■ **Exercise**
Repeat every entry in the listing below, exactly.

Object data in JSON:
=======
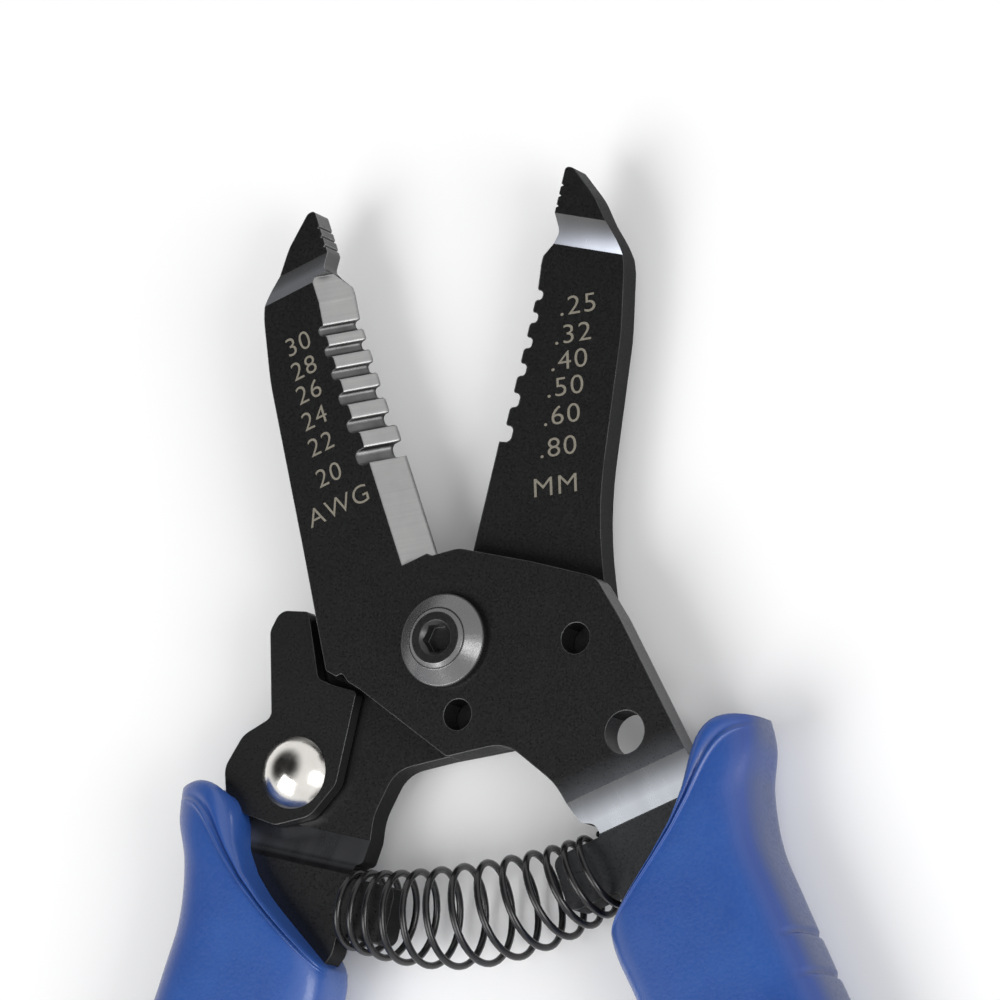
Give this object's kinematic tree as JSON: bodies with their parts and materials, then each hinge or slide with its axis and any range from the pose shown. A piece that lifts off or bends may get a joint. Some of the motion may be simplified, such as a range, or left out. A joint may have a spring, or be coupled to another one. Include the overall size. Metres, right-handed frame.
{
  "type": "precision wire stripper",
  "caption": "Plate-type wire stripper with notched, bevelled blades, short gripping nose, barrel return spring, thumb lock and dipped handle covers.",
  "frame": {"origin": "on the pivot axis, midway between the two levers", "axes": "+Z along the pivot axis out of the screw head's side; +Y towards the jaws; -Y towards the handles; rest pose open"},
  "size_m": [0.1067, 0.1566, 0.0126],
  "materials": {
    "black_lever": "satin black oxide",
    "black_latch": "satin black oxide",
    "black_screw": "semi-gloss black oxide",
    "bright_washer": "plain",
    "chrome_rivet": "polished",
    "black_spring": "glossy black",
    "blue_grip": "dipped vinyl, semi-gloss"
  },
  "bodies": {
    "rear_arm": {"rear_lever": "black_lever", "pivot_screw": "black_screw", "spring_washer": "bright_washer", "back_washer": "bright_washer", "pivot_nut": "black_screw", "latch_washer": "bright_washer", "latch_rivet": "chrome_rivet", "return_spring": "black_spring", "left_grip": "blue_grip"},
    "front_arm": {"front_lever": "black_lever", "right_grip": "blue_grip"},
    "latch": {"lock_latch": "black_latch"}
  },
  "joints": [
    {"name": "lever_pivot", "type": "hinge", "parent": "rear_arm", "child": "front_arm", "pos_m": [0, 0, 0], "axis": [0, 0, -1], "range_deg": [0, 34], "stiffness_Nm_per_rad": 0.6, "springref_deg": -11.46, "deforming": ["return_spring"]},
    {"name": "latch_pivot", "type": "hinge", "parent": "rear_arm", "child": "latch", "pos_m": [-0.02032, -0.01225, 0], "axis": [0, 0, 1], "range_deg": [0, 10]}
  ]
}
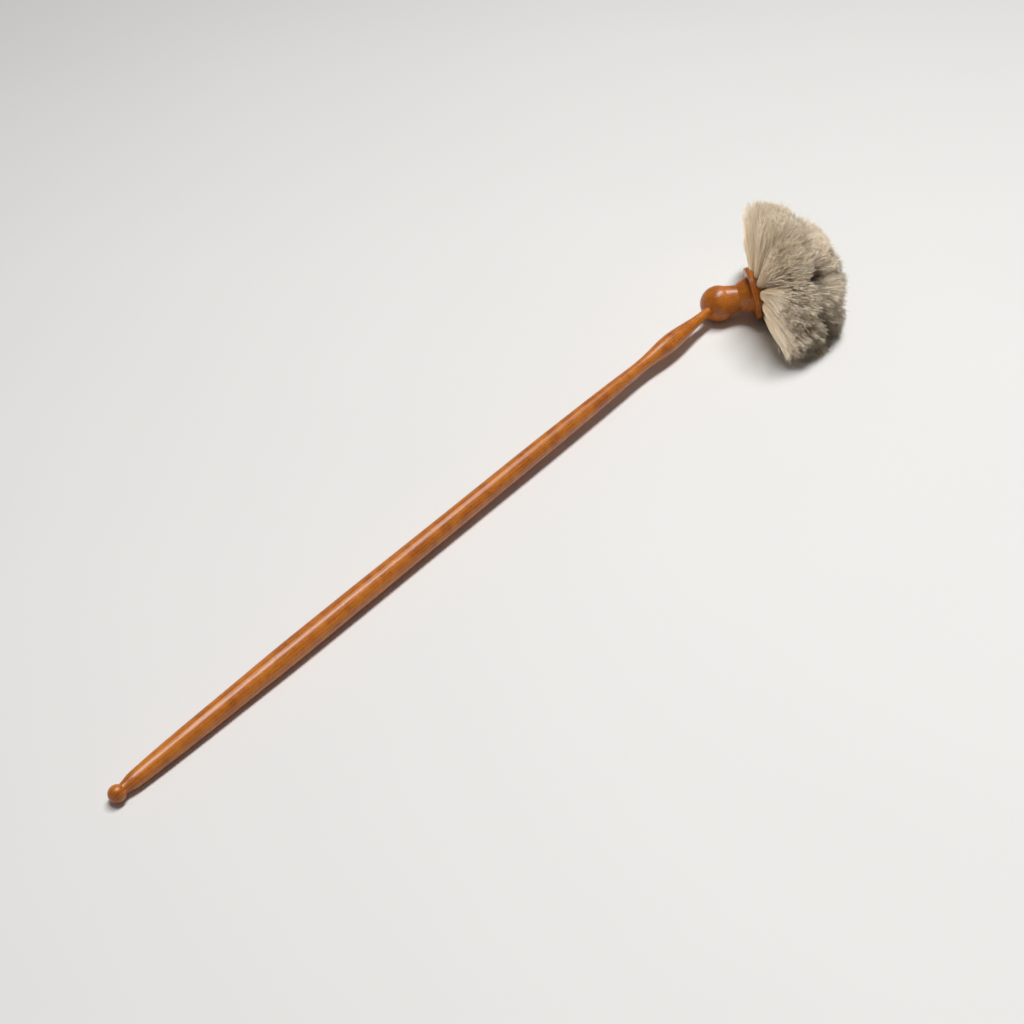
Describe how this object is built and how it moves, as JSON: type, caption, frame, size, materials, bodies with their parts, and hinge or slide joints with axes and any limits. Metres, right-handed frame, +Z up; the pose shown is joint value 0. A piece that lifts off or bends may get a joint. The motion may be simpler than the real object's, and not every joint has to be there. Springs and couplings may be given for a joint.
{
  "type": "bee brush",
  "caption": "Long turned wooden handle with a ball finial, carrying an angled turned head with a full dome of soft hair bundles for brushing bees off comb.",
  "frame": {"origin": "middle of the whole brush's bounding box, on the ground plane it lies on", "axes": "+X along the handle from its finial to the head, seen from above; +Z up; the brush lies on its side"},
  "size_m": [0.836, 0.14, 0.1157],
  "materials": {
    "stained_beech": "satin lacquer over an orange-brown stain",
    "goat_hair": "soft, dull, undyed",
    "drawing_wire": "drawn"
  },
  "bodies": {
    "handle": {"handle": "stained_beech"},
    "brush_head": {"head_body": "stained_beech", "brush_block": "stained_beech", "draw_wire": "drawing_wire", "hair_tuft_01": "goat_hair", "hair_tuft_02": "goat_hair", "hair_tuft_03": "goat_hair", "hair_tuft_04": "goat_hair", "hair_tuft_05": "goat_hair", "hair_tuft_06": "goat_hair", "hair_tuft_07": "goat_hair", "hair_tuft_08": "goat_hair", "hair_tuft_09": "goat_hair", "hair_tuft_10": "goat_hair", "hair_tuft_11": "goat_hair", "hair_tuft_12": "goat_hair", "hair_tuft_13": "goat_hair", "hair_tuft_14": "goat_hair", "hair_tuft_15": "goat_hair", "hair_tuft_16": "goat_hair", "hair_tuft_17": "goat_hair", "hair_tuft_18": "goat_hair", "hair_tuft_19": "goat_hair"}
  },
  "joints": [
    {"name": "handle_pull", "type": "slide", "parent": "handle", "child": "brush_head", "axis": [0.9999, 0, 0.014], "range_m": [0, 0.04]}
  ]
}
=======
■ **Exercise response**
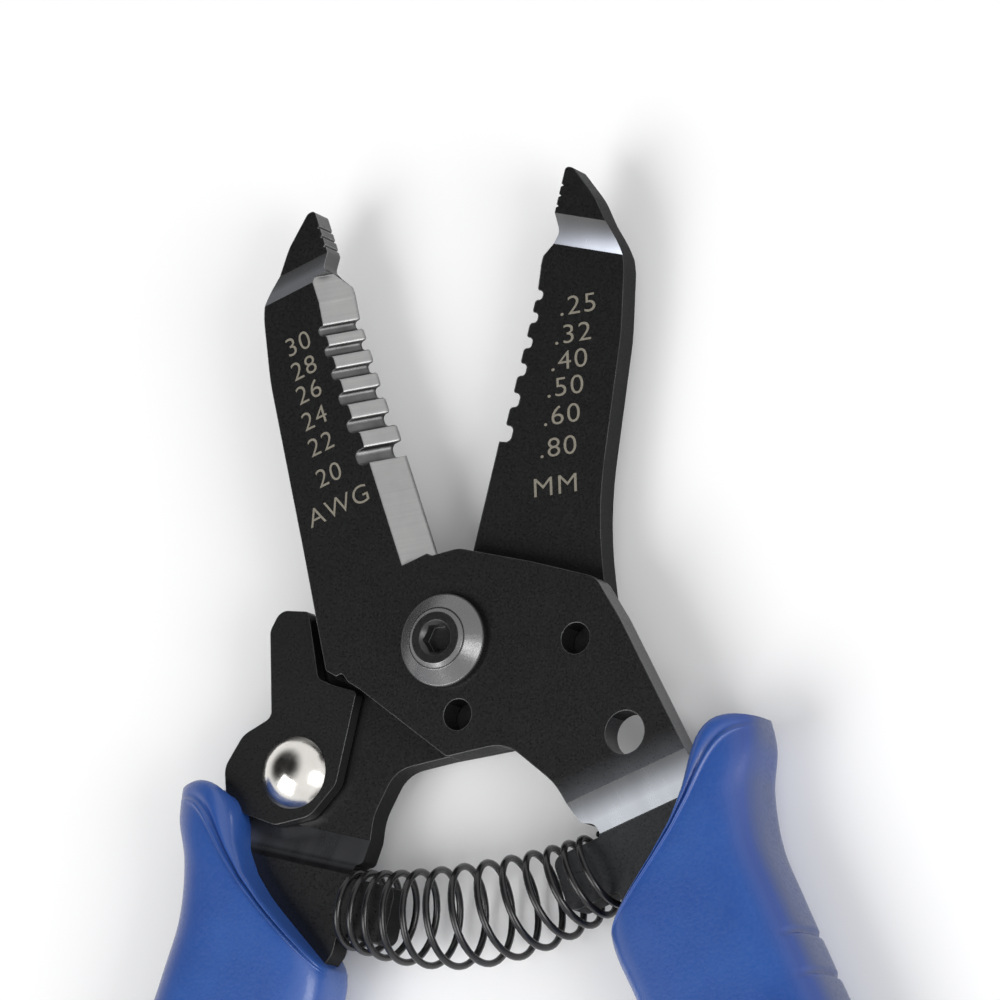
Give this object's kinematic tree as JSON: bodies with their parts and materials, then each hinge or slide with its axis and any range from the pose shown. A piece that lifts off or bends may get a joint. Some of the motion may be simplified, such as a range, or left out. A joint may have a spring, or be coupled to another one. Include the overall size. Metres, right-handed frame.
{
  "type": "precision wire stripper",
  "caption": "Plate-type wire stripper with notched, bevelled blades, short gripping nose, barrel return spring, thumb lock and dipped handle covers.",
  "frame": {"origin": "on the pivot axis, midway between the two levers", "axes": "+Z along the pivot axis out of the screw head's side; +Y towards the jaws; -Y towards the handles; rest pose open"},
  "size_m": [0.1067, 0.1566, 0.0126],
  "materials": {
    "black_lever": "satin black oxide",
    "black_latch": "satin black oxide",
    "black_screw": "semi-gloss black oxide",
    "bright_washer": "plain",
    "chrome_rivet": "polished",
    "black_spring": "glossy black",
    "blue_grip": "dipped vinyl, semi-gloss"
  },
  "bodies": {
    "rear_arm": {"rear_lever": "black_lever", "pivot_screw": "black_screw", "spring_washer": "bright_washer", "back_washer": "bright_washer", "pivot_nut": "black_screw", "latch_washer": "bright_washer", "latch_rivet": "chrome_rivet", "return_spring": "black_spring", "left_grip": "blue_grip"},
    "front_arm": {"front_lever": "black_lever", "right_grip": "blue_grip"},
    "latch": {"lock_latch": "black_latch"}
  },
  "joints": [
    {"name": "lever_pivot", "type": "hinge", "parent": "rear_arm", "child": "front_arm", "pos_m": [0, 0, 0], "axis": [0, 0, -1], "range_deg": [0, 34], "stiffness_Nm_per_rad": 0.6, "springref_deg": -11.46, "deforming": ["return_spring"]},
    {"name": "latch_pivot", "type": "hinge", "parent": "rear_arm", "child": "latch", "pos_m": [-0.02032, -0.01225, 0], "axis": [0, 0, 1], "range_deg": [0, 10]}
  ]
}
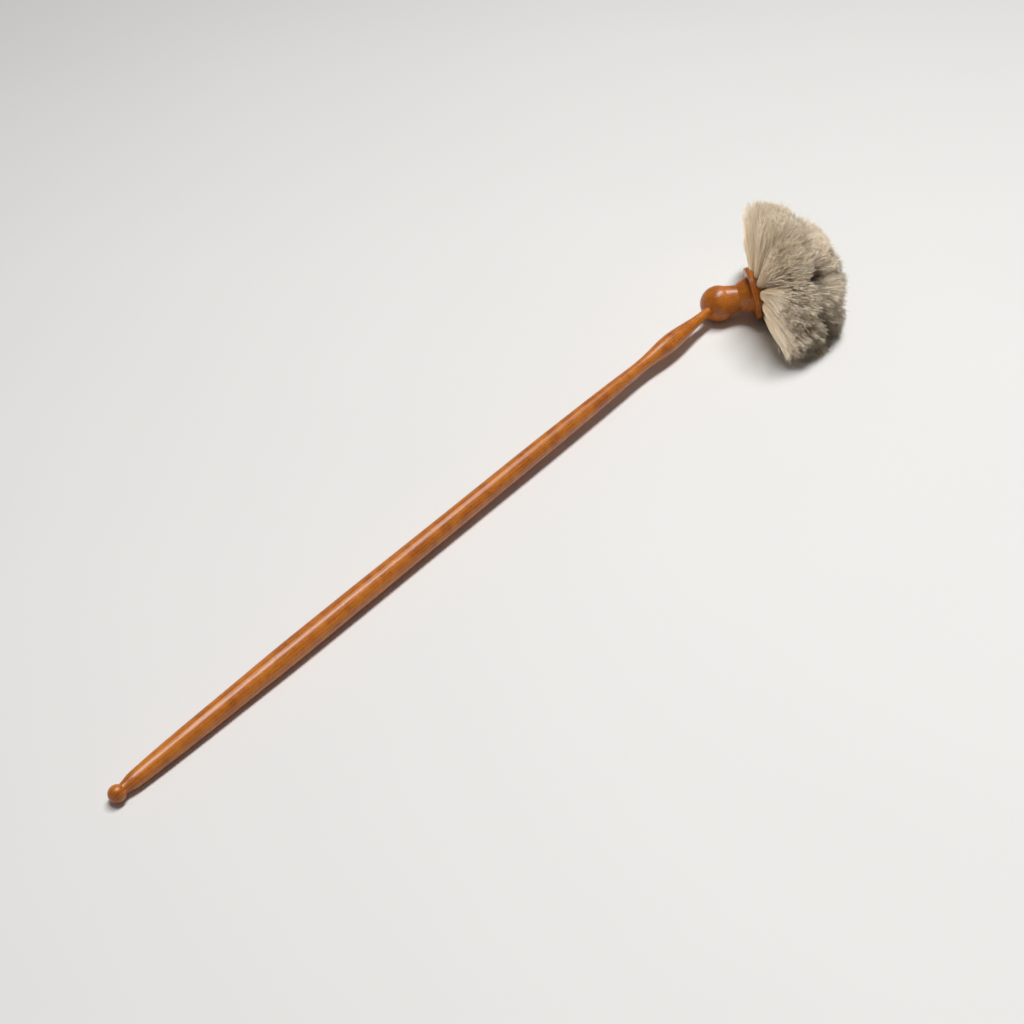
Describe how this object is built and how it moves, as JSON: type, caption, frame, size, materials, bodies with their parts, and hinge or slide joints with axes and any limits. Metres, right-handed frame, +Z up; the pose shown is joint value 0. A piece that lifts off or bends may get a joint. The motion may be simpler than the real object's, and not every joint has to be there. Springs and couplings may be given for a joint.
{
  "type": "bee brush",
  "caption": "Long turned wooden handle with a ball finial, carrying an angled turned head with a full dome of soft hair bundles for brushing bees off comb.",
  "frame": {"origin": "middle of the whole brush's bounding box, on the ground plane it lies on", "axes": "+X along the handle from its finial to the head, seen from above; +Z up; the brush lies on its side"},
  "size_m": [0.836, 0.14, 0.1157],
  "materials": {
    "stained_beech": "satin lacquer over an orange-brown stain",
    "goat_hair": "soft, dull, undyed",
    "drawing_wire": "drawn"
  },
  "bodies": {
    "handle": {"handle": "stained_beech"},
    "brush_head": {"head_body": "stained_beech", "brush_block": "stained_beech", "draw_wire": "drawing_wire", "hair_tuft_01": "goat_hair", "hair_tuft_02": "goat_hair", "hair_tuft_03": "goat_hair", "hair_tuft_04": "goat_hair", "hair_tuft_05": "goat_hair", "hair_tuft_06": "goat_hair", "hair_tuft_07": "goat_hair", "hair_tuft_08": "goat_hair", "hair_tuft_09": "goat_hair", "hair_tuft_10": "goat_hair", "hair_tuft_11": "goat_hair", "hair_tuft_12": "goat_hair", "hair_tuft_13": "goat_hair", "hair_tuft_14": "goat_hair", "hair_tuft_15": "goat_hair", "hair_tuft_16": "goat_hair", "hair_tuft_17": "goat_hair", "hair_tuft_18": "goat_hair", "hair_tuft_19": "goat_hair"}
  },
  "joints": [
    {"name": "handle_pull", "type": "slide", "parent": "handle", "child": "brush_head", "axis": [0.9999, 0, 0.014], "range_m": [0, 0.04]}
  ]
}